Graphene comprises an individual layer positioned "in a hexagonal lattice of carbon atoms." Graphene is two hundred times stronger than steel. The strength is unmatched compared to silicon. At the same time, thermal and electrical conductivity is better than copper, which would be essential in the development of not only semiconductor chips, but thermal heat dissipation, efficient batteries, and more. Lastly, graphene is lightweight, measuring less than one milligram per square meter.

In 2010, IBM Corporation demonstrated graphene wafers with transistor frequencies up to 100 GHz. The company stated that chips could be manufactured to offer transistor frequencies between 500 to 1000 GHz, but the company has not produced a graphene chip for mass production.

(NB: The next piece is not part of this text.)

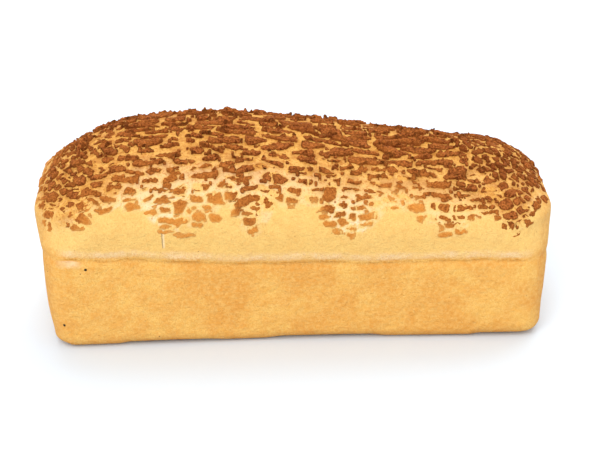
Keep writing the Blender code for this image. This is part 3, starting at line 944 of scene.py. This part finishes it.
# Crumbs and clouds of brown, darker and richer the better baked, over thin paste that stayed orange
paste = Finish("baked_paste")
char_and_shade_brown = (0.085, 0.020, 0.0036)
dark_brown = (0.130, 0.028, 0.0045)
brown = (0.580, 0.168, 0.0390)
mid_brown = (0.330, 0.082, 0.0130)
deep_brown = (0.270, 0.066, 0.0130)
light_brown = (0.650, 0.215, 0.0400)
low_brown = (0.800, 0.262, 0.0420)
low_orange = (0.900, 0.375, 0.0760)
rim_gold = (0.900, 0.500, 0.1500)
bake_mask = paste.mask("bake")
crumb_noise = paste.noise(0.0012, 3.0, roughness=0.65)
inward = paste.mask("inward") + (crumb_noise - 0.5) * 1.6
crumbs = (crumb_noise + paste.mask("grain") * 0.05).eased(0.34, 0.66)
clouds = paste.noise(0.0050, 3.0).eased(0.36, 0.66)
lightly_baked = paste.mix(crumbs, mid_brown, light_brown)
baked = paste.mix(bake_mask.eased(0.45, 0.90), lightly_baked, paste.mix(crumbs, dark_brown, brown))
baked = paste.mix(clouds * 0.35, baked, light_brown)
baked = paste.mix(bake_mask.eased(1.02, 1.35) * 0.60, baked, deep_brown)
thin = paste.mix(crumbs * 0.6 + clouds * 0.3, low_brown, low_orange)
colour = paste.mix(bake_mask.eased(0.14, 0.50), thin, baked)
# Lightly baked plates are thin and golden at the rim, well baked ones are darkest just inside it
rim = 1 - inward.eased(0.0, 0.8)
colour = paste.mix(rim * (1 - bake_mask.eased(0.15, 0.60)) * 0.50, colour, rim_gold)
colour = paste.mix(rim * crumbs * bake_mask.eased(0.50, 0.85) * 0.55, colour, dark_brown)
# Curled rims are darker: partly charred paste, partly painted shade on the raised flakes
colour = paste.mix(paste.mask("curl").eased(0.1, 1.0) * 0.24, colour, char_and_shade_brown)
paste.fill(paste.shader.inputs["Base Color"], colour)
paste.fill(paste.shader.inputs["Roughness"], 0.78 - crumbs * 0.14)
paste.shader.inputs["Specular IOR Level"].default_value = 0.03
crumbly = paste.bump(paste.noise(0.0022, 5.0, roughness=0.72), 0.0030)
paste.fill(paste.shader.inputs["Normal"], crumbly)

for name, here in plate_groups.items():
    place_piece(surface_piece(name, *used_only(vertices, faces[here], values)), paste.material)

# The floor, plain and pale.
floor_half_size = 6.0
floor_colour = (0.698, 0.77, 0.845)
floor_mesh = bpy.data.meshes.new("floor")
corners = np.array([(-1, -1, 0), (1, -1, 0), (1, 1, 0), (-1, 1, 0)]) * floor_half_size
floor_mesh.from_pydata(corners.tolist(), [], [(0, 1, 2, 3)])
floor = bpy.data.objects.new("floor", floor_mesh)
bpy.context.scene.collection.objects.link(floor)
ground = Finish("pale_floor")
ground.fill(ground.shader.inputs["Base Color"], floor_colour)
ground.shader.inputs["Roughness"].default_value = 0.9
floor_mesh.materials.append(ground.material)

# Soft studio light: an even sky, a broad key light above the camera, and one high behind the loaf.
sky = bpy.data.worlds.new("studio")
sky.use_nodes = True
backdrop = sky.node_tree.nodes["Background"]
backdrop.inputs["Color"].default_value = (1.0, 1.0, 1.0, 1.0)
backdrop.inputs["Strength"].default_value = 0.84
bpy.context.scene.world = sky
bpy.context.scene.view_settings.view_transform = "Standard"
# (name, height and turn that it shines from, from the front round to the right, strength)
lights = (
    ("key_light", math.radians(45.0), math.radians(-20.0), 1.9),
    ("top_light", math.radians(58.0), math.radians(165.0), 1.30),
)
light_spread = math.radians(50.0)


def direction(height, turn):
    """The unit vector from the front, turned to the right about the vertical and then raised."""
    flat = math.cos(height)
    return Vector((math.sin(turn) * flat, -math.cos(turn) * flat, math.sin(height)))


for name, height, turn, strength in lights:
    lamp = bpy.data.lights.new(name, "SUN")
    lamp.angle = light_spread
    lamp.energy = strength
    light = bpy.data.objects.new(name, lamp)
    light.rotation_euler = direction(height, turn).to_track_quat("Z", "Y").to_euler()
    bpy.context.scene.collection.objects.link(light)

# The camera, a long lens a little to the left of the loaf's middle, looking down on it.
camera_height, camera_turn = math.radians(26.0), math.radians(-3.0)
camera_distance, lens, sensor_width = 0.92, 90.0, 36.0
target = Vector((0.0040, 0.0, 0.0517))
camera_data = bpy.data.cameras.new("camera")
camera_data.lens = lens
camera_data.sensor_width = sensor_width
camera = bpy.data.objects.new("camera", camera_data)
backwards = direction(camera_height, camera_turn)
camera.location = target + backwards * camera_distance
camera.rotation_euler = backwards.to_track_quat("Z", "Y").to_euler()
bpy.context.scene.collection.objects.link(camera)
bpy.context.scene.camera = camera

But there is hope. It is anticipated that with the large number of companies researching graphene as a replacement for silicon in semiconductor chips, the marketplace that TSMC and Samsung Electronics dominate, if not monopolize, will be more open for businesses and institutions to profit from the manufacturing of such technology.

The most significant limitations of graphene in semiconductor chips are in the cost of manufacturing and development. Graphene-based chips are complicated to produce and are highly expensive to create. Several years have passed since the introduction of the theory, but no one has obtained a stable level to begin mass-producing graphene chips for the world.